What you need to do: Below is a listing; reproduce each line of it exactly.

Source records:
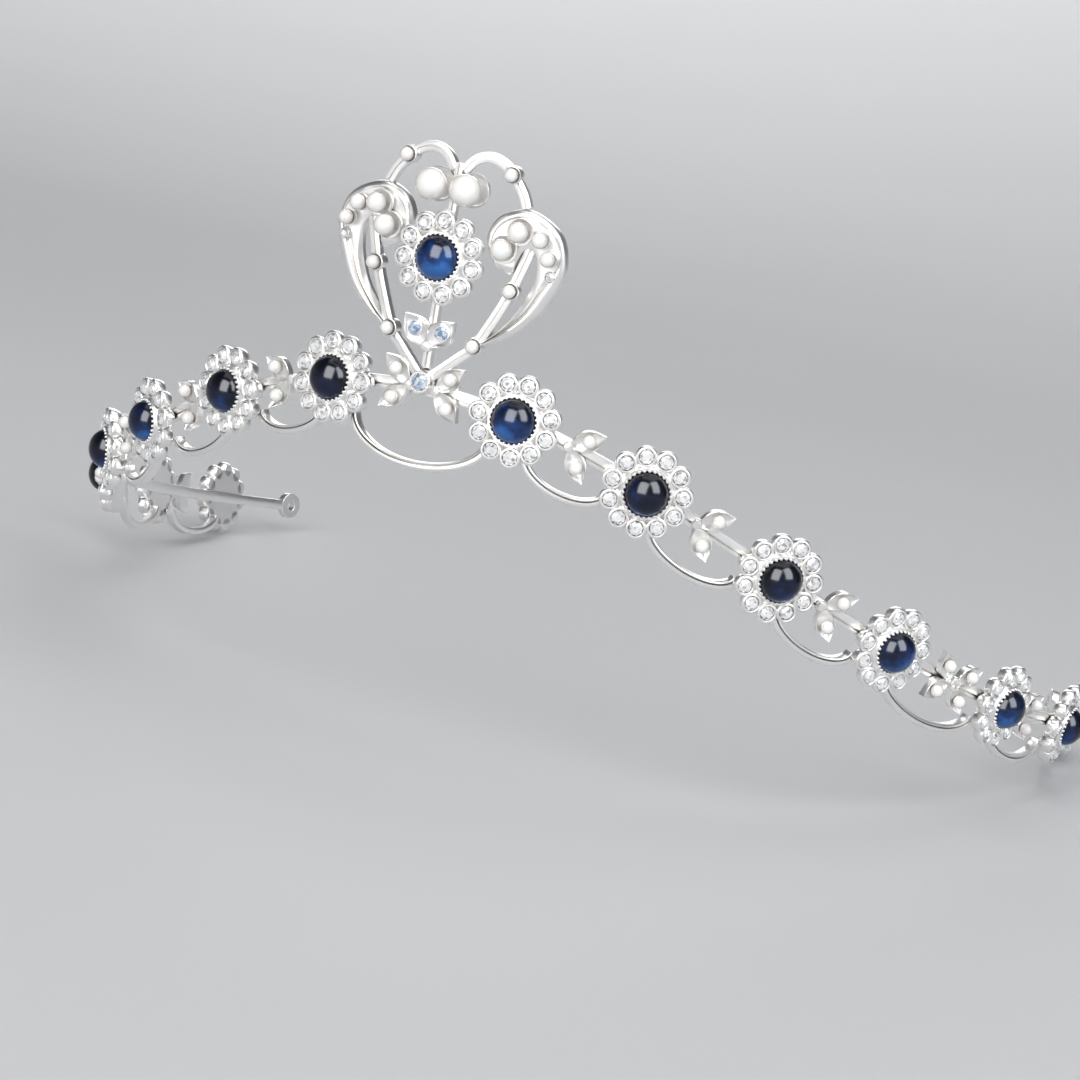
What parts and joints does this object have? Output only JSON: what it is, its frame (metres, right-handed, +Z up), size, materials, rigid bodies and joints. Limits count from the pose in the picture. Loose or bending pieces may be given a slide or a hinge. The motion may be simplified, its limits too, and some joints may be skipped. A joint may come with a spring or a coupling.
{
  "type": "bridal tiara",
  "caption": "Curved silver headband of daisy clusters set with blue domed stones, leaf sprigs and festoons, rising to a heart-shaped scrolled crest with pearls.",
  "frame": {"origin": "bottom centre of the tiara's bounding box, in the middle of the head opening at the level of the lowest daisy", "axes": "+Z up the crest as worn, -Y out of the front of the crest, +Y towards the open ends of the band, X across the head; X = 0 is the mirror plane"},
  "size_m": [0.1688, 0.1292, 0.0849],
  "materials": {
    "silver": "bright polished silver, slightly satin",
    "sapphire": "deep blue domed glass stone",
    "pale_blue": "pale blue faceted stone",
    "crystal": "clear faceted crystal",
    "pearl": "lustrous white pearl"
  },
  "bodies": {
    "root": {"arch_left": "silver", "arch_right": "silver", "cabochon_crest": "sapphire", "cabochons_left": "sapphire", "cabochons_right": "sapphire", "collet_pearls_left": "pearl", "collet_pearls_right": "pearl", "crest_branch_left": "silver", "crest_branch_right": "silver", "crest_leaf_stones": "pale_blue", "crest_leaves": "silver", "crest_stem": "silver", "daisy_crystals_crest": "crystal", "daisy_crystals_left": "crystal", "daisy_crystals_right": "crystal", "daisy_setting_crest": "silver", "daisy_settings_left": "silver", "daisy_settings_right": "silver", "end_eyelet_left": "silver", "end_eyelet_right": "silver", "festoon_1_left": "silver", "festoon_1_right": "silver", "festoon_2_left": "silver", "festoon_2_right": "silver", "festoon_3_left": "silver", "festoon_3_right": "silver", "festoon_4_left": "silver", "festoon_4_right": "silver", "festoon_5_left": "silver", "festoon_5_right": "silver", "festoon_6_left": "silver", "festoon_6_right": "silver", "festoon_centre": "silver", "four_leaf_pearls_left": "pearl", "four_leaf_pearls_right": "pearl", "four_leaf_sprig_left": "silver", "four_leaf_sprig_right": "silver", "hub_collet": "silver", "hub_leaves_left": "silver", "hub_leaves_right": "silver", "hub_pearls_left": "pearl", "hub_pearls_right": "pearl", "hub_stone": "pale_blue", "leaf_sprigs_left": "silver", "leaf_sprigs_right": "silver", "rail_left": "silver", "rail_right": "silver", "sprig_pearls_left": "pearl", "sprig_pearls_right": "pearl", "top_pearl_cup_left": "silver", "top_pearl_cup_right": "silver", "top_pearl_left": "pearl", "top_pearl_right": "pearl", "volute_crystal_left": "crystal", "volute_crystal_right": "crystal", "volute_left": "silver", "volute_pearls_left": "pearl", "volute_pearls_right": "pearl", "volute_right": "silver"}
  },
  "joints": []
}
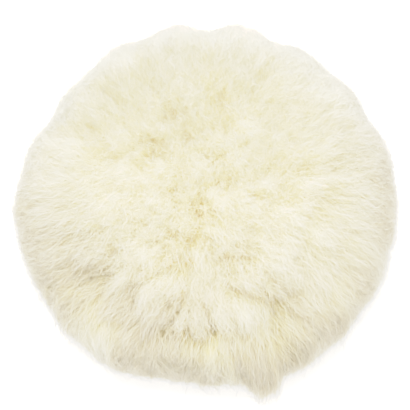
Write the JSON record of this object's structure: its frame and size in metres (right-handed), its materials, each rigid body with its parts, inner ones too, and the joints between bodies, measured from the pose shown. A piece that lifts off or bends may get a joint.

Exercise solution:
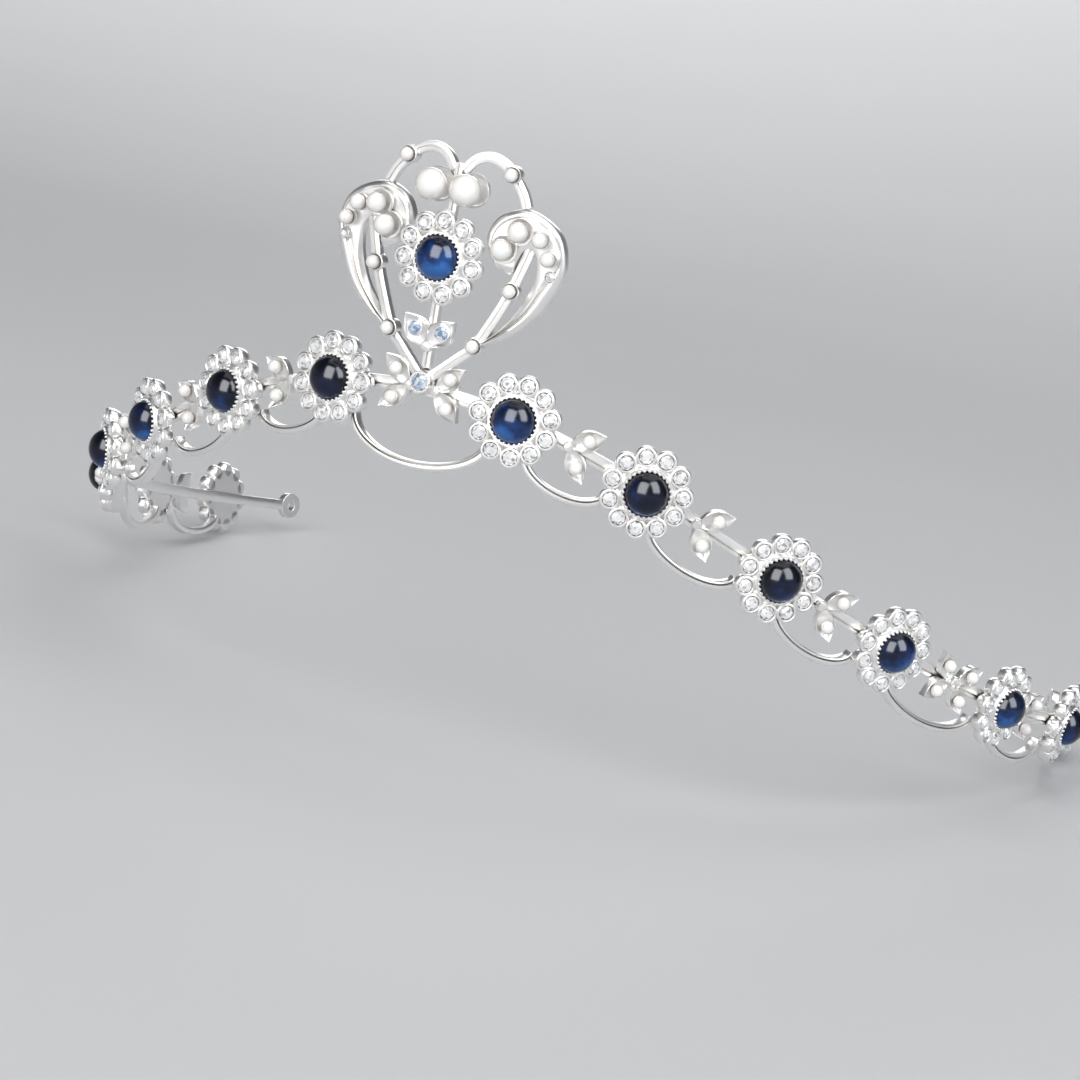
What parts and joints does this object have? Output only JSON: what it is, its frame (metres, right-handed, +Z up), size, materials, rigid bodies and joints. Limits count from the pose in the picture. Loose or bending pieces may be given a slide or a hinge. The motion may be simplified, its limits too, and some joints may be skipped. A joint may come with a spring or a coupling.
{
  "type": "bridal tiara",
  "caption": "Curved silver headband of daisy clusters set with blue domed stones, leaf sprigs and festoons, rising to a heart-shaped scrolled crest with pearls.",
  "frame": {"origin": "bottom centre of the tiara's bounding box, in the middle of the head opening at the level of the lowest daisy", "axes": "+Z up the crest as worn, -Y out of the front of the crest, +Y towards the open ends of the band, X across the head; X = 0 is the mirror plane"},
  "size_m": [0.1688, 0.1292, 0.0849],
  "materials": {
    "silver": "bright polished silver, slightly satin",
    "sapphire": "deep blue domed glass stone",
    "pale_blue": "pale blue faceted stone",
    "crystal": "clear faceted crystal",
    "pearl": "lustrous white pearl"
  },
  "bodies": {
    "root": {"arch_left": "silver", "arch_right": "silver", "cabochon_crest": "sapphire", "cabochons_left": "sapphire", "cabochons_right": "sapphire", "collet_pearls_left": "pearl", "collet_pearls_right": "pearl", "crest_branch_left": "silver", "crest_branch_right": "silver", "crest_leaf_stones": "pale_blue", "crest_leaves": "silver", "crest_stem": "silver", "daisy_crystals_crest": "crystal", "daisy_crystals_left": "crystal", "daisy_crystals_right": "crystal", "daisy_setting_crest": "silver", "daisy_settings_left": "silver", "daisy_settings_right": "silver", "end_eyelet_left": "silver", "end_eyelet_right": "silver", "festoon_1_left": "silver", "festoon_1_right": "silver", "festoon_2_left": "silver", "festoon_2_right": "silver", "festoon_3_left": "silver", "festoon_3_right": "silver", "festoon_4_left": "silver", "festoon_4_right": "silver", "festoon_5_left": "silver", "festoon_5_right": "silver", "festoon_6_left": "silver", "festoon_6_right": "silver", "festoon_centre": "silver", "four_leaf_pearls_left": "pearl", "four_leaf_pearls_right": "pearl", "four_leaf_sprig_left": "silver", "four_leaf_sprig_right": "silver", "hub_collet": "silver", "hub_leaves_left": "silver", "hub_leaves_right": "silver", "hub_pearls_left": "pearl", "hub_pearls_right": "pearl", "hub_stone": "pale_blue", "leaf_sprigs_left": "silver", "leaf_sprigs_right": "silver", "rail_left": "silver", "rail_right": "silver", "sprig_pearls_left": "pearl", "sprig_pearls_right": "pearl", "top_pearl_cup_left": "silver", "top_pearl_cup_right": "silver", "top_pearl_left": "pearl", "top_pearl_right": "pearl", "volute_crystal_left": "crystal", "volute_crystal_right": "crystal", "volute_left": "silver", "volute_pearls_left": "pearl", "volute_pearls_right": "pearl", "volute_right": "silver"}
  },
  "joints": []
}
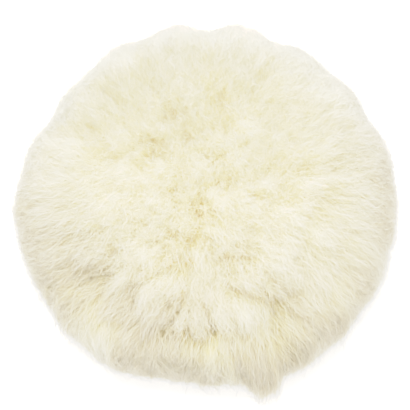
Write the JSON record of this object's structure: its frame and size in metres (right-handed), its materials, each rigid body with its parts, inner ones too, and the joints between bodies, measured from the pose shown. A piece that lifts off or bends may get a joint.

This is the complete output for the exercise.